Different approaches to advertising the films of Michael Powell and Emeric Pressburger, a.k.a. “The Archers”, are also insightfully discussed, with four posters analyzed in some detail. A full-color poster for Stairway to Heaven (1946), the US title for the film released in the UK as A Matter of Life and Death, emphasizes not the film’s philosophical and fantastic components, but the romance between David Niven and Kim Hunter. A second poster for the same film, using the British title, features Niven and Hunter separately, wearing thoughtful expressions, and the spot use of color within a largely black and white poster hints at the film’s combination of color and black and white footage. A poster for The Red Shoes (1948) highlights the film’s connections to ballet as well as its critical success (featuring the text “Winner of Three Academy Awards” plus a small image of an Oscar statuette). A poster for Black Narcissus (1947) uses contrasting colors to highlight the film’s exoticism, and features only one nun (rather than an entire convent, as is the case in the film), who is made up like a movie star.

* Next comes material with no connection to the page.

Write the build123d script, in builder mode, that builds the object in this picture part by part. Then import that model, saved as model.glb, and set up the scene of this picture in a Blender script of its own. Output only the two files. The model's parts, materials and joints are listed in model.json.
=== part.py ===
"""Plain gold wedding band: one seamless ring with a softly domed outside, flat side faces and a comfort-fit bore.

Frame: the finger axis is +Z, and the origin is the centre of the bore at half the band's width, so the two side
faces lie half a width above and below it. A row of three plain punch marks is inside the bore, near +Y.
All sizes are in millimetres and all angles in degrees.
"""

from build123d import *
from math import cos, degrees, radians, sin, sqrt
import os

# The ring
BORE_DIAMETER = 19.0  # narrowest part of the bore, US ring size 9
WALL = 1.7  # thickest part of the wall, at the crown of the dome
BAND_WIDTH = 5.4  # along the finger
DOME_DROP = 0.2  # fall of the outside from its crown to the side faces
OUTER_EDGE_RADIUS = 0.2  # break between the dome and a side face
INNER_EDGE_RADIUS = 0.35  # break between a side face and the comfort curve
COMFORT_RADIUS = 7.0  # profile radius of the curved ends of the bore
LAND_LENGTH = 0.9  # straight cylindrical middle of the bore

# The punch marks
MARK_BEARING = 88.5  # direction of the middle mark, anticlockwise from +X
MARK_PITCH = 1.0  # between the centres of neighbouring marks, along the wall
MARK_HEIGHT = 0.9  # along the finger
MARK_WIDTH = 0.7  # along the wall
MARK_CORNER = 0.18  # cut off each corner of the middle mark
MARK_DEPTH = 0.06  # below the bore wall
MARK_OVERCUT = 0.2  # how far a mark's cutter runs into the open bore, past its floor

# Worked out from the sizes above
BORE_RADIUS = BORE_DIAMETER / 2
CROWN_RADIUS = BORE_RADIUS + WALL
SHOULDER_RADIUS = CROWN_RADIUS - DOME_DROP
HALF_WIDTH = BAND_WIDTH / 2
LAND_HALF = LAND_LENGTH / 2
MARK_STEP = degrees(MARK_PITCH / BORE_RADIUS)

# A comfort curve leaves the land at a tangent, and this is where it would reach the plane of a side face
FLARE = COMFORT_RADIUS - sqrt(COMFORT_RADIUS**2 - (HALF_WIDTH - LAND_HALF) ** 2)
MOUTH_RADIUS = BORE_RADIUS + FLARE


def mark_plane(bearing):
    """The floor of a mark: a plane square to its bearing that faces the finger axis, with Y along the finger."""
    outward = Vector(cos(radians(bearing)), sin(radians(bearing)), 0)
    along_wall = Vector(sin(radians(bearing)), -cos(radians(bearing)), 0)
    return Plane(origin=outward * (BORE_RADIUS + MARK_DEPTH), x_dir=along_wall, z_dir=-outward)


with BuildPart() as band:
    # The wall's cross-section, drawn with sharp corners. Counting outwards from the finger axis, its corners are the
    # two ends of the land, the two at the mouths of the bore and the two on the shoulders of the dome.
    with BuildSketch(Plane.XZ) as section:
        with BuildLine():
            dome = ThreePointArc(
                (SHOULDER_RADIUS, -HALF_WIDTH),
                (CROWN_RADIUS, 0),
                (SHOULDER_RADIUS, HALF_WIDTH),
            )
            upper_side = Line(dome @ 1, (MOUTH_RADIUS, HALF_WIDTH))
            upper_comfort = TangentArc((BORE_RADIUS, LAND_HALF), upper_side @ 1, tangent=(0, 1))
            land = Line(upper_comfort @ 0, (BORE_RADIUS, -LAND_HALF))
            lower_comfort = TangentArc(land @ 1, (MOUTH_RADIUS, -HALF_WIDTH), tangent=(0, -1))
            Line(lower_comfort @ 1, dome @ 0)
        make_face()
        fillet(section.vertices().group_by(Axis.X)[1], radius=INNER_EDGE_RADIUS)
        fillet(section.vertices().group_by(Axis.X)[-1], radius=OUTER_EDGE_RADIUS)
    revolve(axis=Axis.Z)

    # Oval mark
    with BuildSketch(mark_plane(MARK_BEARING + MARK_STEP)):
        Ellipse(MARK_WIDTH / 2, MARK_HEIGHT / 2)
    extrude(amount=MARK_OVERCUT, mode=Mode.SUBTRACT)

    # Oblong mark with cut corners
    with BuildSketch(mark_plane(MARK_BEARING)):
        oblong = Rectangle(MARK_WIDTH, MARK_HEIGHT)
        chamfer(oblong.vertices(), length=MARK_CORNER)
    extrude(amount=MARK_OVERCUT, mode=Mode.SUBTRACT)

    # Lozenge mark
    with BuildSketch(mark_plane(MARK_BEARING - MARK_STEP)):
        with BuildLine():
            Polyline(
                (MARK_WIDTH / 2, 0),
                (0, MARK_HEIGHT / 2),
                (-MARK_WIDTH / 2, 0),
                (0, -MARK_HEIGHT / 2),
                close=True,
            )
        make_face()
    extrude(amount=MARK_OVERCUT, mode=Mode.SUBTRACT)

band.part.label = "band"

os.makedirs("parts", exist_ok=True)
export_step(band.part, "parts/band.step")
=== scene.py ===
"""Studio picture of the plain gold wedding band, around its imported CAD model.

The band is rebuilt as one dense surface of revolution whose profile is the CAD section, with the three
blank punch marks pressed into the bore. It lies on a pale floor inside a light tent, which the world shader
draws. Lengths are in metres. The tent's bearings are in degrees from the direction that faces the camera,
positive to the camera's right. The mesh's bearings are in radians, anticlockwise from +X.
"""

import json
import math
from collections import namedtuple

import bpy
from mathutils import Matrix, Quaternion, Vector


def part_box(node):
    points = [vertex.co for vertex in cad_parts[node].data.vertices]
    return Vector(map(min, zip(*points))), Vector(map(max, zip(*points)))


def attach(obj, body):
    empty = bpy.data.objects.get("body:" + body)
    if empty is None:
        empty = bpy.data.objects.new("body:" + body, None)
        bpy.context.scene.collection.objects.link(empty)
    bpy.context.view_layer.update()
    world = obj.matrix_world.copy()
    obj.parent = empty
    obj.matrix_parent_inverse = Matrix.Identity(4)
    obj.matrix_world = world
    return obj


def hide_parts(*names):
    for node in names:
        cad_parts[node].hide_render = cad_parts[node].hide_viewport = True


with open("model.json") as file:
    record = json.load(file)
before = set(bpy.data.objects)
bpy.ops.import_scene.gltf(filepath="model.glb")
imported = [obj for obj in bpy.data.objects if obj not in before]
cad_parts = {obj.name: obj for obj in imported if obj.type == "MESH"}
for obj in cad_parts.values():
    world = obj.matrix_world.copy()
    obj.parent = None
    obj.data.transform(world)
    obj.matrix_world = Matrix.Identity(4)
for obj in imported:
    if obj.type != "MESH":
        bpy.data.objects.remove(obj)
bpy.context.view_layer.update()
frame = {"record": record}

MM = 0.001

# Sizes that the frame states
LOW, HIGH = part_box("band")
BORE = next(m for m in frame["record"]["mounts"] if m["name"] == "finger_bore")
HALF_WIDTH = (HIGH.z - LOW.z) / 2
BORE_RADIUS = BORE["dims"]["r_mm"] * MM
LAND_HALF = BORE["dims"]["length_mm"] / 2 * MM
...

If you’re interested in learning something about the history of the film poster, Selling the Movie is the book for you. If you just want to flip through pages of beautiful color reproductions of movie posters, it’s also the book for you. While some may quibble about which posters were included and which excluded, there are so many strong choices in this volume, and they are so intelligently discussed, that you would have to be a real curmudgeon to focus on a few points of dispute rather than the overall excellence of this volume.